Heureusement, grâce à la mobilisation des écologistes, la Métropole a pris la décision de geler le projet avec la perspective d’un abandon définitif dans le cadre de la révision du Plan local d’urbanisme (PLUI).

Dans le cas du projet porté par la filiale de Veolia, c’est la zone Sud qui serait ravagée sur l’emprise d’une ancienne carrière. Ce qui démontre au passage la duplicité de certains acteurs économiques : lorsqu’une entreprise essaie de convaincre de l’utilité d’une nouvelle carrière elle explique souvent qu’après exploitation elle restituera le site quasiment en meilleur état environnemental qu’avant.

Cet argument m’a toujours mis en colère, mais dans le cas présent on se situerait dans le mensonge caractérisé car personne ne pourra imaginer qu’un site naturel remplacé par un stockage de déchets dangereux constituerait un bienfait pour l’environnement.

Alors bien sûr on en est qu’au stade de projet. Des élu·e·s locaux et des militant·e·s sont déjà mobilisé·e·s pour s’y opposer ; le PLUI de la Métropole ne permet pas la réalisation de ce projet sauf que, dans notre pays, si l’État décide que ce projet est d’intérêt général, il pourrait contraindre la Métropole à modifier son PLUI pour permettre sa réalisation.

Or, dans notre histoire récente nous avons déjà un exemple où l’État va contre les autorités locales : le projet écocide d’autoroute à péage A133-A134.

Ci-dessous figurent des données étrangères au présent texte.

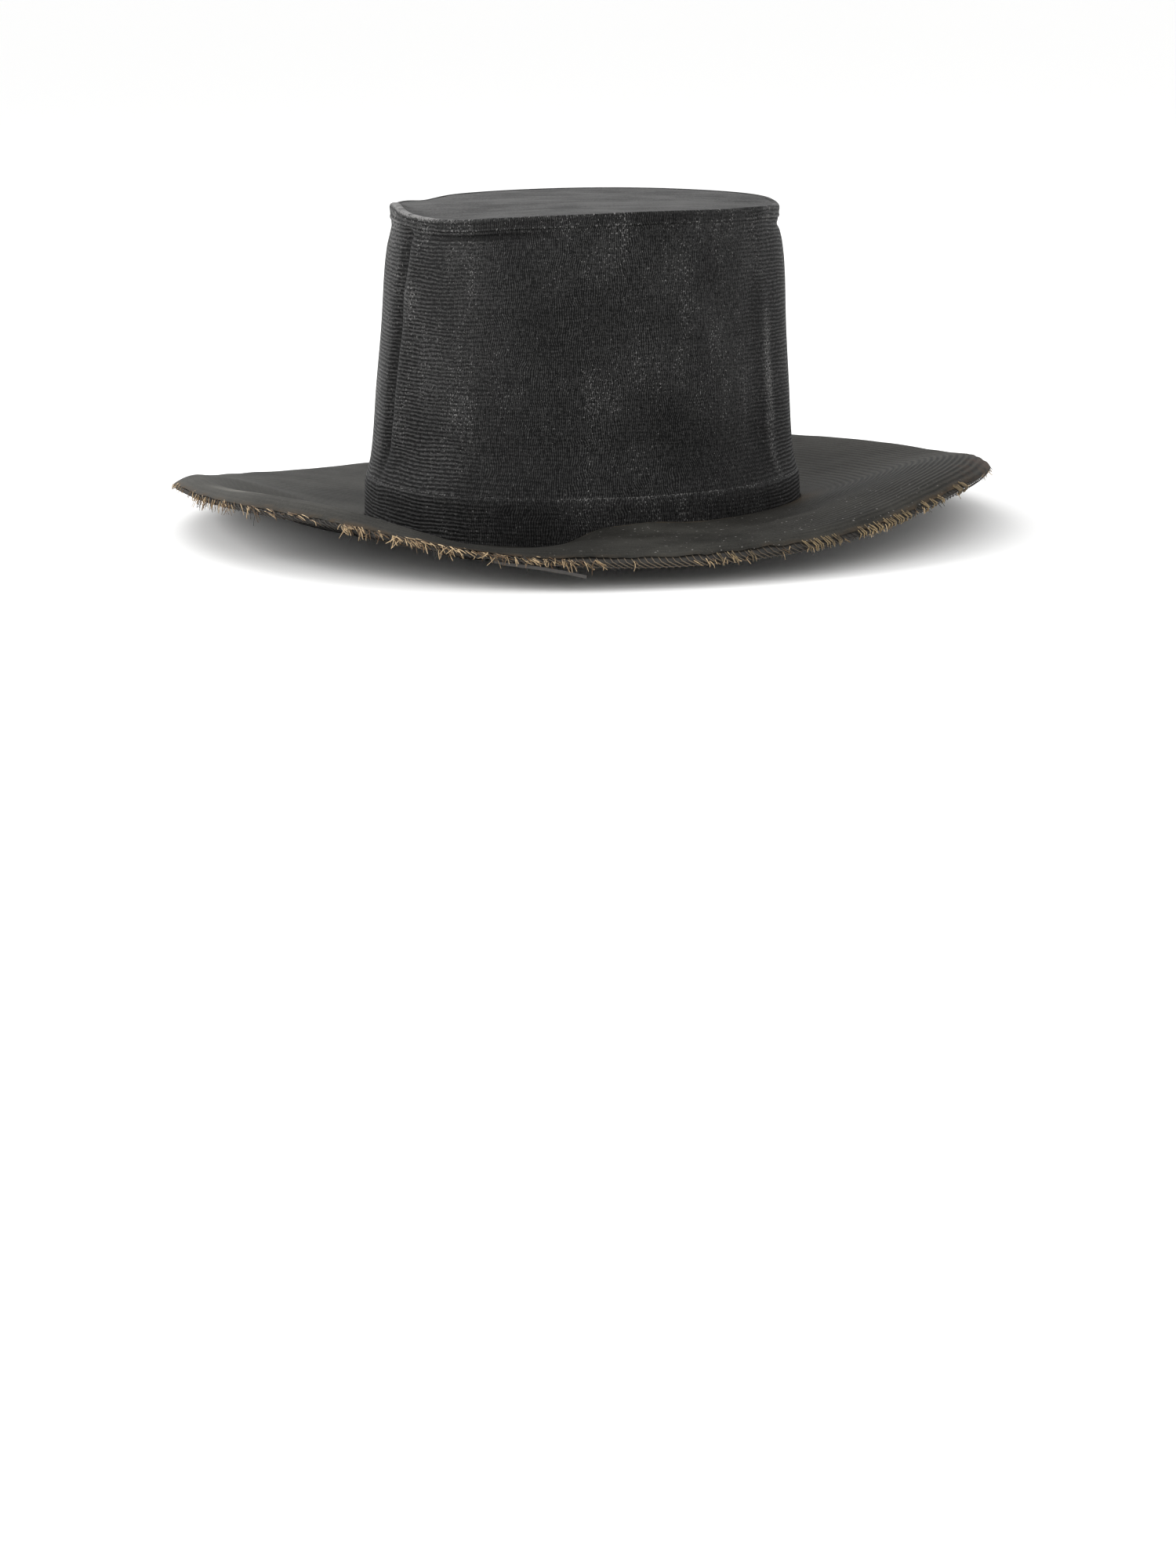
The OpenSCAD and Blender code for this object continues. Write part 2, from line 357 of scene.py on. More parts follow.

Alors que la Métropole a décidé en 2020 qu’elle ne souhaitait plus que ce projet se réalise sur son territoire, annulant sa contribution financière de 66 millions d’euros, l’État a décidé de passer outre et de confirmer le projet en dépit des réserves de ses propres instances nationales à l’image du rapport récent du Conseil d’orientation des infrastructures (COI).

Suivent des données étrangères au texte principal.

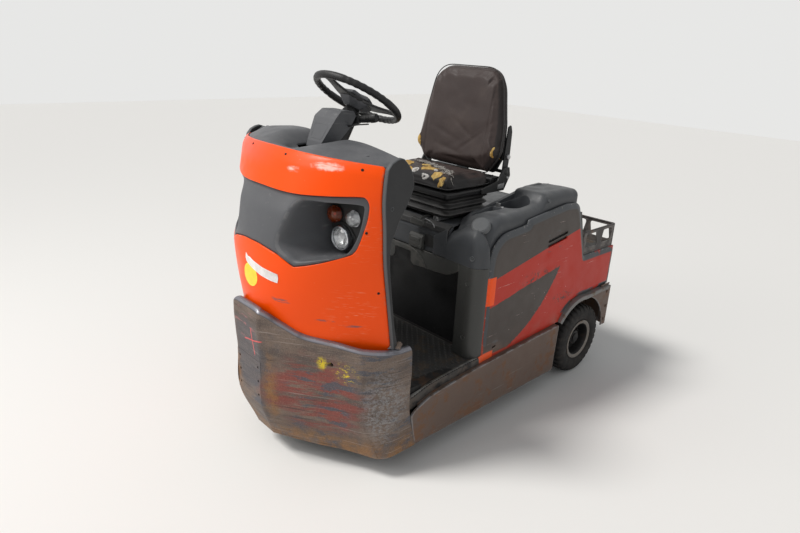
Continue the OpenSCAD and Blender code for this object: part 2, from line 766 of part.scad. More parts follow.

J’en appelle donc au Préfet pour qu’il se prononce sur ce dossier qui n’a aucune chance d’aboutir sans le concours de l’État.

Le territoire du grand Elbeuf a déjà payé un lourd tribut environnemental pour l’ensemble de la Normandie. Le site est d’ailleurs particulièrement exposé au risque d’inondation, il serait irresponsable de poursuivre dans l’erreur et inacceptable que cette boucle de la Seine soit sacrifiée sur l’hôtel du productivisme normand.